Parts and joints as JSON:

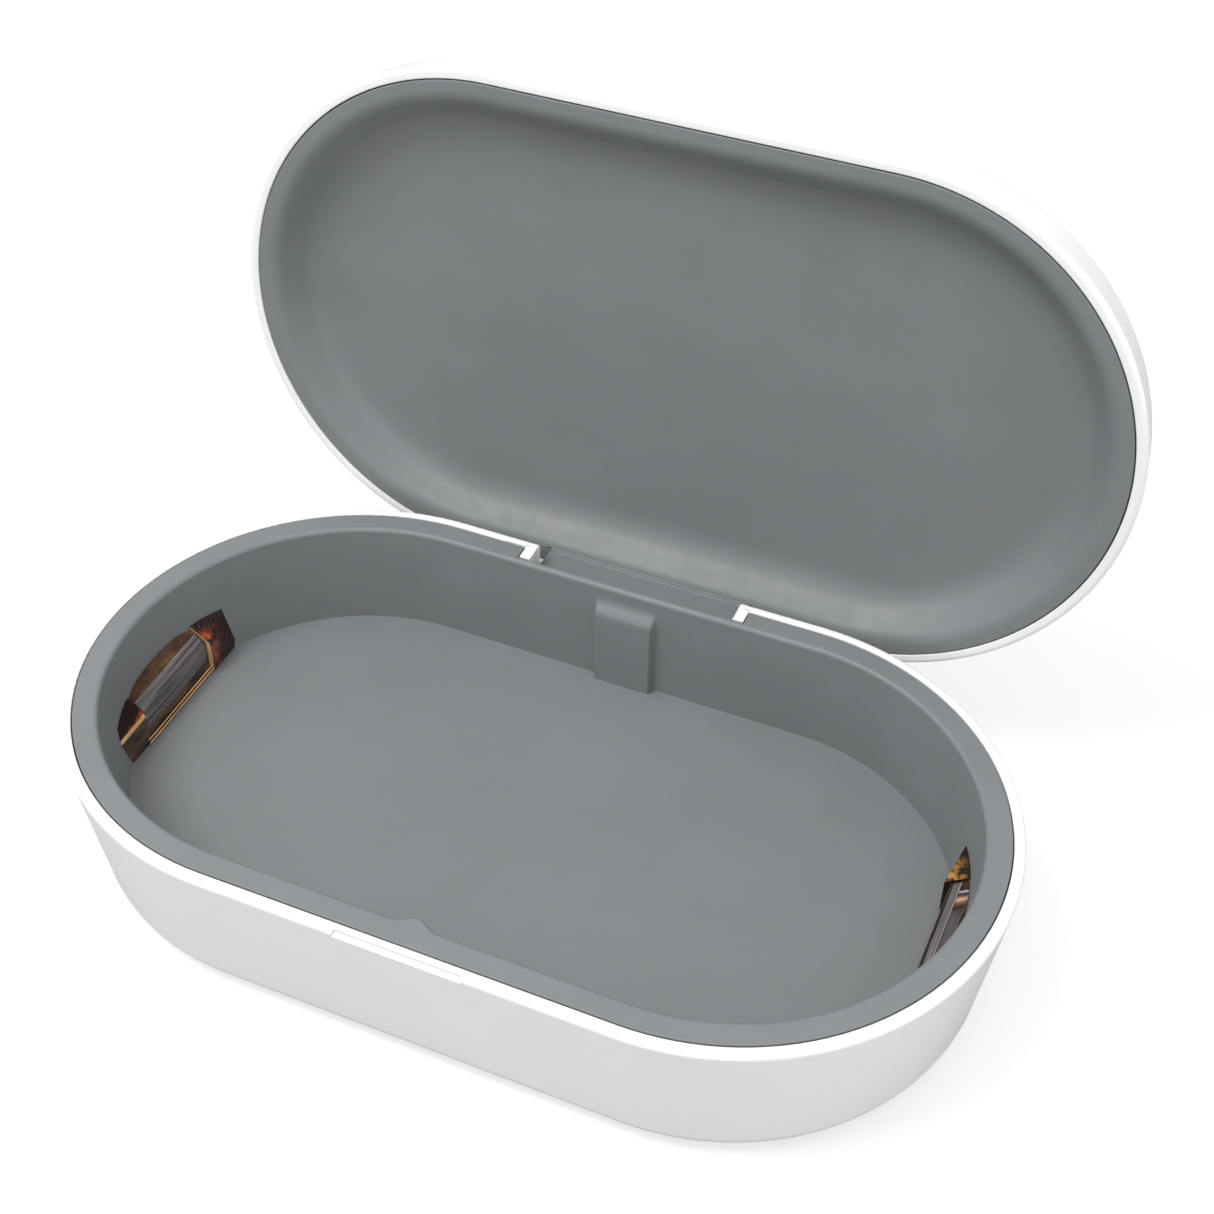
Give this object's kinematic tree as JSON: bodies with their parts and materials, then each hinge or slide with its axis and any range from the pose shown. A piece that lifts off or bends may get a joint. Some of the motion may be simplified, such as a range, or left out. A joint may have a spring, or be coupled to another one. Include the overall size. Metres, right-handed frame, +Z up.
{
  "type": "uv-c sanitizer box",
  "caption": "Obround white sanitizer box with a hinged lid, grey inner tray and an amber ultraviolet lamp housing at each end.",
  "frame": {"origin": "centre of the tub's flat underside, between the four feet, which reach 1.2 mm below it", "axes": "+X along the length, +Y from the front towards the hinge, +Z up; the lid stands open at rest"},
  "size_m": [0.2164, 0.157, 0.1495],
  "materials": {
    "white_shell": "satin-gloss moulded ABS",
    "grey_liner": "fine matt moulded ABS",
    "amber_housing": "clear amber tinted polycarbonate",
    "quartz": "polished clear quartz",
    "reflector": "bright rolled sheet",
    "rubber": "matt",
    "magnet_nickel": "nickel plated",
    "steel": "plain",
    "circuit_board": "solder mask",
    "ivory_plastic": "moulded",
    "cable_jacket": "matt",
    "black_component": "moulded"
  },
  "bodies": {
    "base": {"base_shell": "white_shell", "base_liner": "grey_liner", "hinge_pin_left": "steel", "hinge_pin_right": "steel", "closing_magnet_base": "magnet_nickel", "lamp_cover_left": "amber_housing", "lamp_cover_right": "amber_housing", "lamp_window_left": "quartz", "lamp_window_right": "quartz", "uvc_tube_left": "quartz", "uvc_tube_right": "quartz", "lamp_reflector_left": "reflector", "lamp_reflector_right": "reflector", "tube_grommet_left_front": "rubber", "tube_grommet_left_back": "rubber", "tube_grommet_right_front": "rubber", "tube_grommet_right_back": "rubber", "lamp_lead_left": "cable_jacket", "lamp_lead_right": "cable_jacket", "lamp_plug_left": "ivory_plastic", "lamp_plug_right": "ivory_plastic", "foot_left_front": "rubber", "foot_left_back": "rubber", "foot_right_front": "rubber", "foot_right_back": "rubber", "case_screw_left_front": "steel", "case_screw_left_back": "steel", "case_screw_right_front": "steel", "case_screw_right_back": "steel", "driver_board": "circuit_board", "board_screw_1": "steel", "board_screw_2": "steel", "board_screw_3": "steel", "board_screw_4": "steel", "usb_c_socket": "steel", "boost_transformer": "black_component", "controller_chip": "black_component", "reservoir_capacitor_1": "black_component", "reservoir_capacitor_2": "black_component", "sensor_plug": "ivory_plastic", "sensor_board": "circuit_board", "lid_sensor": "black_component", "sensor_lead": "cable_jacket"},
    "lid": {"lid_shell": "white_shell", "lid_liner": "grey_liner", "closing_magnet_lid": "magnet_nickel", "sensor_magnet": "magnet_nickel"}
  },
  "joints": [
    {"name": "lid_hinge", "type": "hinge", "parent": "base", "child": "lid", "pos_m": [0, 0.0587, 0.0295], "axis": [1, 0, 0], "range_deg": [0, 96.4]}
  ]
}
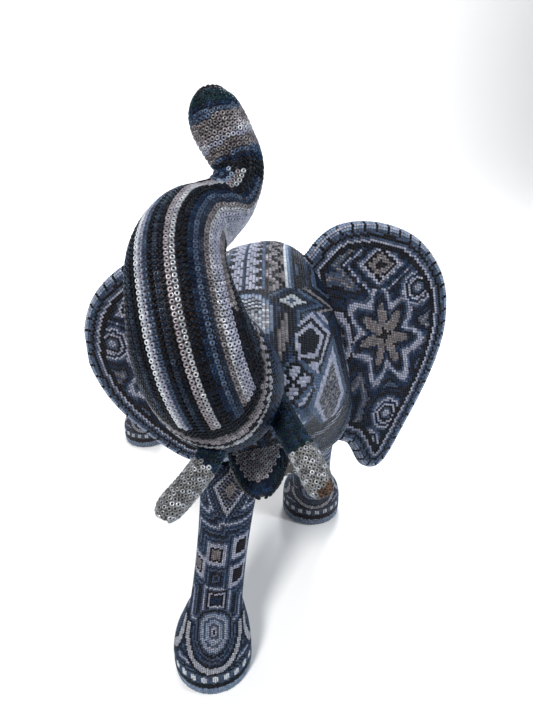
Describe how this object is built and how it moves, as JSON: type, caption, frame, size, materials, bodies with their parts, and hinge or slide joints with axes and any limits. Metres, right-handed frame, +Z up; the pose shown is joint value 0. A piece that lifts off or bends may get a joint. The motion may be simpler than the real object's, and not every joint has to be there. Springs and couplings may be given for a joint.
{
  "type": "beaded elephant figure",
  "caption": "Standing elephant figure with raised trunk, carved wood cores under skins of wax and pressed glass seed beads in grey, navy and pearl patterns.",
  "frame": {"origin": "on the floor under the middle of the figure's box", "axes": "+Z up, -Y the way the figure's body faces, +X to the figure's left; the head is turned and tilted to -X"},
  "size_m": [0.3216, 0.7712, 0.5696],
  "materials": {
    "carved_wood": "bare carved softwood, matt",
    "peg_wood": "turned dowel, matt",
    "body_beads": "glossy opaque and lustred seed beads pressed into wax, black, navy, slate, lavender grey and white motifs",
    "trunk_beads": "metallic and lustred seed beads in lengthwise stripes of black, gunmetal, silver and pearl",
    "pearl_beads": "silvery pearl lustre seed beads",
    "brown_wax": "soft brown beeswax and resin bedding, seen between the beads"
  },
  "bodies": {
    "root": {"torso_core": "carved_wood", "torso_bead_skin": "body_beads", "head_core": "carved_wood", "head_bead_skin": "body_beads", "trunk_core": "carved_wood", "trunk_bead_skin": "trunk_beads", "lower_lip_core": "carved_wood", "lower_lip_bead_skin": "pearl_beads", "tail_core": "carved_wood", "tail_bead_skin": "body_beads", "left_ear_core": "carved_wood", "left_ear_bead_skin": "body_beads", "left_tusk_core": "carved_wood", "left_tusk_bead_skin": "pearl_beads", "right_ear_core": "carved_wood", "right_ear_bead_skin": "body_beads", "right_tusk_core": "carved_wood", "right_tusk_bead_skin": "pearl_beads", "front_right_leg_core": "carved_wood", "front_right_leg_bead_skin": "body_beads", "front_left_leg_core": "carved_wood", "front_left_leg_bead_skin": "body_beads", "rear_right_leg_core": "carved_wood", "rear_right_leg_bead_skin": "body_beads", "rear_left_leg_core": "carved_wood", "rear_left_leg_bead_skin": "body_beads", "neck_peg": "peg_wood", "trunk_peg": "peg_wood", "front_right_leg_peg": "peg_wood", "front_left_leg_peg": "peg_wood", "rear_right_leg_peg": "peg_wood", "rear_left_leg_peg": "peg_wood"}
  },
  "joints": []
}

---

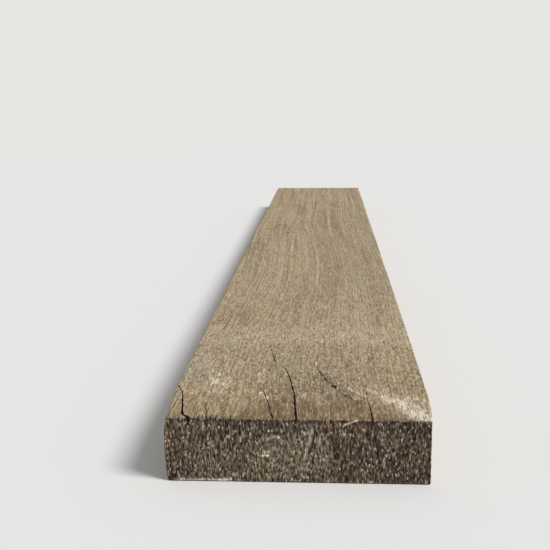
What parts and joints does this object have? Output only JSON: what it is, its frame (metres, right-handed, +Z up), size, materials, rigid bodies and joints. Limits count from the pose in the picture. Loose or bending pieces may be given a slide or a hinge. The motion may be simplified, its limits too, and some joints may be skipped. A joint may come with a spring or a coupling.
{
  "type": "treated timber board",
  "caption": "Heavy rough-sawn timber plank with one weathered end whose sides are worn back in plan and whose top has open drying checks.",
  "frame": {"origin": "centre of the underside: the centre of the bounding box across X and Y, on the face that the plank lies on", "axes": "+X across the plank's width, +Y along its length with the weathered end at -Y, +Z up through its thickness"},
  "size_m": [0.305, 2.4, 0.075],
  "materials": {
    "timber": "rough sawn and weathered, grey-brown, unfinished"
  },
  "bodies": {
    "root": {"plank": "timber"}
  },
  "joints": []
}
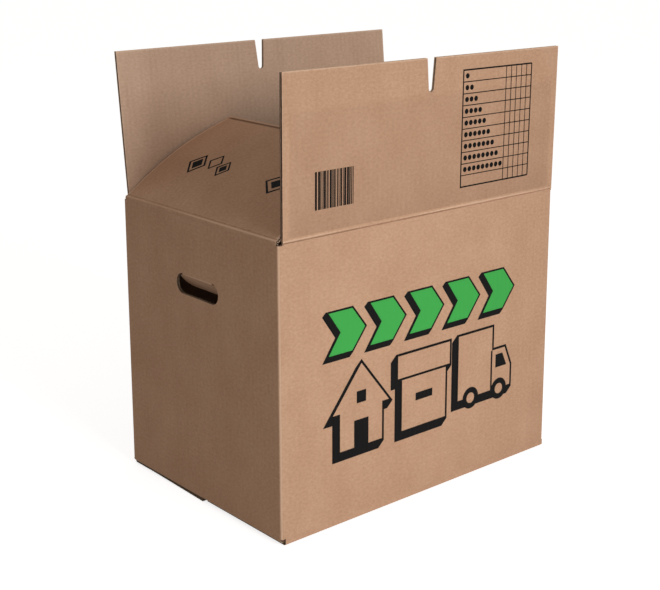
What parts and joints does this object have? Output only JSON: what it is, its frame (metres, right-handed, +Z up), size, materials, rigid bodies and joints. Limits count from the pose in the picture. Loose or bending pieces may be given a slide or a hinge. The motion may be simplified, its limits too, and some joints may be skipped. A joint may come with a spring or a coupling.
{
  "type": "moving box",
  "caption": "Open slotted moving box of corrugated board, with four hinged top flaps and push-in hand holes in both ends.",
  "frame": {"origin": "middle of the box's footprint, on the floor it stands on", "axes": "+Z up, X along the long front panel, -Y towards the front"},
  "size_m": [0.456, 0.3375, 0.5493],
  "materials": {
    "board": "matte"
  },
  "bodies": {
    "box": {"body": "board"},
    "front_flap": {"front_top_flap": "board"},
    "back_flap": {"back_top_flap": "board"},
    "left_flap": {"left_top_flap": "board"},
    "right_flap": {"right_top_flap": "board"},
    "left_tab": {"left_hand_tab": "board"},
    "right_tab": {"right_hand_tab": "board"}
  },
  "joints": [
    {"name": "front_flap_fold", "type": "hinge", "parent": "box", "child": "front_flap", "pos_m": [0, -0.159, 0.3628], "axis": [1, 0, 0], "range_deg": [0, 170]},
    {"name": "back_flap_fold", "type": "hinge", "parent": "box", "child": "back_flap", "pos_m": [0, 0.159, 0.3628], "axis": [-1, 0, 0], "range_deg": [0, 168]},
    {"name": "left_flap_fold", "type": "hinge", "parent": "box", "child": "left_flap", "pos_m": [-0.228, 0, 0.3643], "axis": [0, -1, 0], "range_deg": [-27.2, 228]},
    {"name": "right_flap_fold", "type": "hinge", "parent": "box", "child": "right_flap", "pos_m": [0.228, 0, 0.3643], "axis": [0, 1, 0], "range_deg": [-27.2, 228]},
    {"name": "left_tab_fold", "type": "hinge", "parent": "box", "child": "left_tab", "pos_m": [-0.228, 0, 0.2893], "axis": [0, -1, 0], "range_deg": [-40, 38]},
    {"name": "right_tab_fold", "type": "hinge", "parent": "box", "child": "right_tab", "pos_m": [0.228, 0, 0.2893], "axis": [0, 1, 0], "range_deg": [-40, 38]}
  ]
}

* * *

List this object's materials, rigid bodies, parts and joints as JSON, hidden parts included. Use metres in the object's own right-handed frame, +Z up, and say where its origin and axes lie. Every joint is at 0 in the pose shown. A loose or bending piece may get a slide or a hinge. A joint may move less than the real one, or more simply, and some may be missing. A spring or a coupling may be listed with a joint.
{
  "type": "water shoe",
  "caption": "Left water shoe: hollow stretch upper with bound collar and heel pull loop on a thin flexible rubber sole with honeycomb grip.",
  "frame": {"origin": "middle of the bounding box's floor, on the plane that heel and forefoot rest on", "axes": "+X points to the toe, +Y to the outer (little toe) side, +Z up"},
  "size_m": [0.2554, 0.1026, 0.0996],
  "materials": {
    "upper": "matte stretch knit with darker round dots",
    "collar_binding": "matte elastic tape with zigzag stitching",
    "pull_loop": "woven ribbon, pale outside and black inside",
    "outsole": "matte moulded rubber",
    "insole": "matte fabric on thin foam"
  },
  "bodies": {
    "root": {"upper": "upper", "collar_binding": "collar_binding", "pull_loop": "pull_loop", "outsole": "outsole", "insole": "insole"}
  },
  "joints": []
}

## Exercise description
Where a line in the entries holds the word "bends", copy that line.

## Expected answer
Give this object's kinematic tree as JSON: bodies with their parts and materials, then each hinge or slide with its axis and any range from the pose shown. A piece that lifts off or bends may get a joint. Some of the motion may be simplified, such as a range, or left out. A joint may have a spring, or be coupled to another one. Include the overall size. Metres, right-handed frame, +Z up.
Describe how this object is built and how it moves, as JSON: type, caption, frame, size, materials, bodies with their parts, and hinge or slide joints with axes and any limits. Metres, right-handed frame, +Z up; the pose shown is joint value 0. A piece that lifts off or bends may get a joint. The motion may be simpler than the real object's, and not every joint has to be there. Springs and couplings may be given for a joint.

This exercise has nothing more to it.